▼
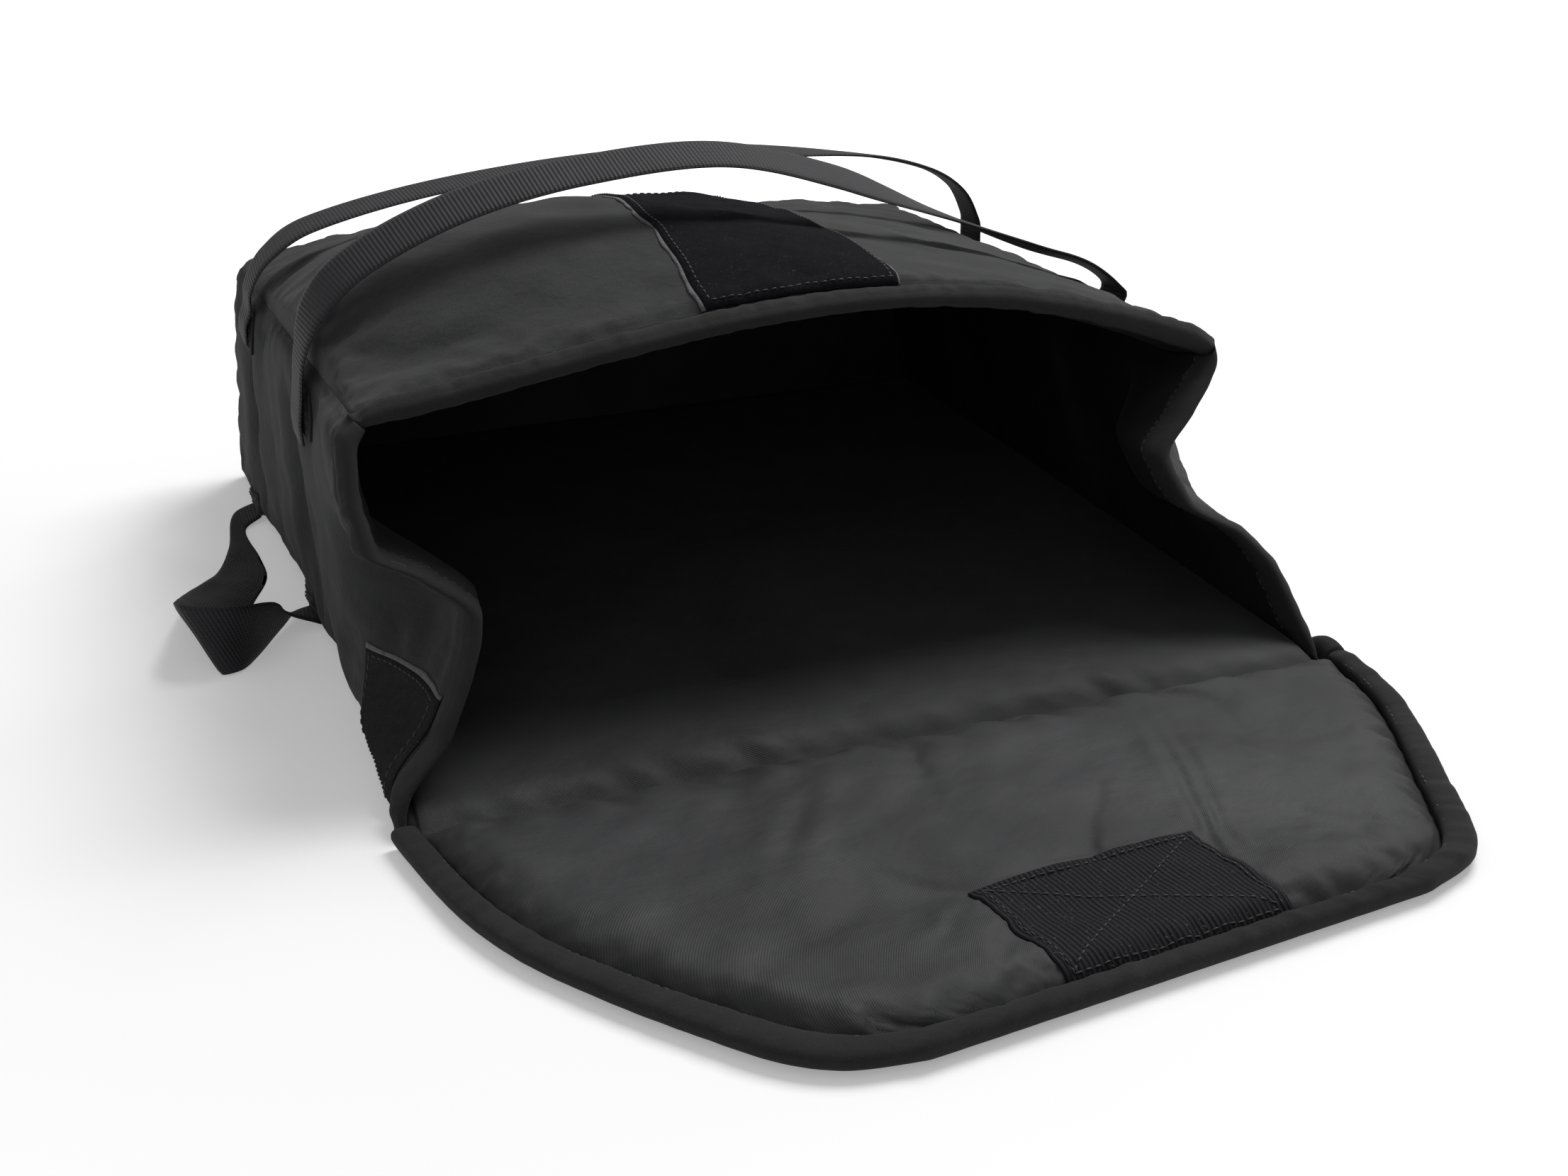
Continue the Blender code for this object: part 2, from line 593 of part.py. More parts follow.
for side, name in ((-1, "left"), (1, "right")):
    stations = [welt_ring(lambda inset, row=row: row, side) for row in FLAP_FRONT_ROWS]
    sweep(f"flap_welt_{name}", stations, "binding_tape", flap_pivot)
tip_start = FLAP_TIP_ROWS[0]
turn_shares = (0.0, 0.30, 0.55, 0.75, 0.88, 0.96, 1.0)
stations = [welt_ring(side_reach_of(tip_start, share), -1) for share in turn_shares]
stations += [welt_ring(side_reach_of(tip_start, 1.0), share) for share in (-0.5, 0.0, 0.5)]
stations += [welt_ring(side_reach_of(tip_start, share), 1) for share in reversed(turn_shares)]
sweep("flap_welt_tip", stations, "binding_tape", tip_pivot)
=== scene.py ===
# %% [markdown]
# # A soft carrier for flat food boxes
# The bag lies open on a pale floor with its front flap down. Its solids come packed, in metres, with the
# origin under the middle of the bag and +Y running into it. This file dresses them: every fabric panel,
# tape, strap and stitch below is new geometry that takes the place of a plain solid; all of it moves with its
# body except the flap's pad, outer cloth, welt, welt stitches and the hinge strip, which stay where they are made.

import json

import bpy
import numpy as np
from mathutils import Matrix, Vector

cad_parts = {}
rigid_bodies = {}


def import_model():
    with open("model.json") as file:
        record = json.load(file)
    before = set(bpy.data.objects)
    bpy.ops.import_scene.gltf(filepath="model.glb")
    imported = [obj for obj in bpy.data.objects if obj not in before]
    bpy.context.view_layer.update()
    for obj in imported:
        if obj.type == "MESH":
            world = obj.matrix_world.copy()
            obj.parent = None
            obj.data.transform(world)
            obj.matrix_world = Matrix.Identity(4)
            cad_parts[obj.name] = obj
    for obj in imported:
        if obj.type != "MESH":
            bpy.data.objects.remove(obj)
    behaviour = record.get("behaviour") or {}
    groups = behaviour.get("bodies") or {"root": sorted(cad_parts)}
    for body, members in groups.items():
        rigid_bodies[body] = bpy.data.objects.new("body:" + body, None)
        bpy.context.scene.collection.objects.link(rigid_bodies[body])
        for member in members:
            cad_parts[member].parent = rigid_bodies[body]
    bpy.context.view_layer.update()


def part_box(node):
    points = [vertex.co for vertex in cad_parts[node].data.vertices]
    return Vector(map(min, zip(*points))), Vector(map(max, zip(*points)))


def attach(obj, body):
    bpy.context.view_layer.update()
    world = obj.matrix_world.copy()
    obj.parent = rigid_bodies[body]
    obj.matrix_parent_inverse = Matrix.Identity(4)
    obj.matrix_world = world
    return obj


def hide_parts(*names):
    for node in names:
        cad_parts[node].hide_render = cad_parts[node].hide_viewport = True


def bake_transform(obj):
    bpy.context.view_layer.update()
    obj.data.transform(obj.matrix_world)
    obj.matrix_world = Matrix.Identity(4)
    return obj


for left_over in list(bpy.data.objects):
    bpy.data.objects.remove(left_over)
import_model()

# %% [markdown]
# ## Camera
# The photograph looks down on the bag from its front left. The place, turn and lens below come from a fit
# to the straight edges in the picture, so that the render can be laid over it. The axes are written as the
# camera's own right, up and backward directions.

# %% Camera
IMAGE_WIDTH = 2212
FOCAL_PIXELS = 2963.24
SENSOR = 36.0
CAMERA_PLACE = (-0.36815, -1.09050, 0.47545)
CAMERA_RIGHT = np.array((0.93446, -0.35585, -0.01284))
CAMERA_UP = np.array((0.15121, 0.36394, 0.91907))

camera_data = bpy.data.cameras.new("camera")
camera_data.sensor_width = SENSOR
camera_data.lens = SENSOR * FOCAL_PIXELS / IMAGE_WIDTH
camera = bpy.data.objects.new("camera", camera_data)
bpy.context.scene.collection.objects.link(camera)
back = np.cross(CAMERA_RIGHT, CAMERA_UP)
turn = Matrix([list(row) for row in np.stack((CAMERA_RIGHT, CAMERA_UP, back), axis=1)])
camera.matrix_world = Matrix.Translation(CAMERA_PLACE) @ turn.to_4x4()
bpy.context.scene.camera = camera
print("lens", round(camera_data.lens, 1), "mm")

# %% [markdown]
# ## Sizes
# These are the same named sizes that the solids were made from, in metres. Shares run from 0 to 1 along a
# wall, up it or across it, and a depth is measured inwards from the outer face.

# %% Sizes of the body and the flap
DEPTH = 0.530
HALF_BOTTOM = 0.245
HALF_TOP_LEFT, HALF_TOP_RIGHT = (0.232, 0.233), (0.229, 0.228)
FOOT_DRAWN_IN = ((0.0, 0.0), (0.10, 0.003), (0.35, 0.0105), (0.60, 0.0095), (0.85, 0.003), (1.0, 0.0))
TOP_LEFT = (0.170, 0.142)
TOP_RIGHT = (0.152, 0.138)
TOP_SETBACK = 0.107
SIDE_SETBACK = 0.010
WALL = 0.012
FABRIC = 0.0014
MITRE = 0.12
MOUTH_RUN = DEPTH - TOP_SETBACK
TAPE_SHARE = 0.0125 / MOUTH_RUN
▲
Extract the span of lines that starts with the line containing "for side, name" and ends with the line containing "for body, members". Keep it exact and add nothing.

Reply>
for side, name in ((-1, "left"), (1, "right")):
    stations = [welt_ring(lambda inset, row=row: row, side) for row in FLAP_FRONT_ROWS]
    sweep(f"flap_welt_{name}", stations, "binding_tape", flap_pivot)
tip_start = FLAP_TIP_ROWS[0]
turn_shares = (0.0, 0.30, 0.55, 0.75, 0.88, 0.96, 1.0)
stations = [welt_ring(side_reach_of(tip_start, share), -1) for share in turn_shares]
stations += [welt_ring(side_reach_of(tip_start, 1.0), share) for share in (-0.5, 0.0, 0.5)]
stations += [welt_ring(side_reach_of(tip_start, share), 1) for share in reversed(turn_shares)]
sweep("flap_welt_tip", stations, "binding_tape", tip_pivot)
=== scene.py ===
# %% [markdown]
# # A soft carrier for flat food boxes
# The bag lies open on a pale floor with its front flap down. Its solids come packed, in metres, with the
# origin under the middle of the bag and +Y running into it. This file dresses them: every fabric panel,
# tape, strap and stitch below is new geometry that takes the place of a plain solid; all of it moves with its
# body except the flap's pad, outer cloth, welt, welt stitches and the hinge strip, which stay where they are made.

import json

import bpy
import numpy as np
from mathutils import Matrix, Vector

cad_parts = {}
rigid_bodies = {}


def import_model():
    with open("model.json") as file:
        record = json.load(file)
    before = set(bpy.data.objects)
    bpy.ops.import_scene.gltf(filepath="model.glb")
    imported = [obj for obj in bpy.data.objects if obj not in before]
    bpy.context.view_layer.update()
    for obj in imported:
        if obj.type == "MESH":
            world = obj.matrix_world.copy()
            obj.parent = None
            obj.data.transform(world)
            obj.matrix_world = Matrix.Identity(4)
            cad_parts[obj.name] = obj
    for obj in imported:
        if obj.type != "MESH":
            bpy.data.objects.remove(obj)
    behaviour = record.get("behaviour") or {}
    groups = behaviour.get("bodies") or {"root": sorted(cad_parts)}
    for body, members in groups.items():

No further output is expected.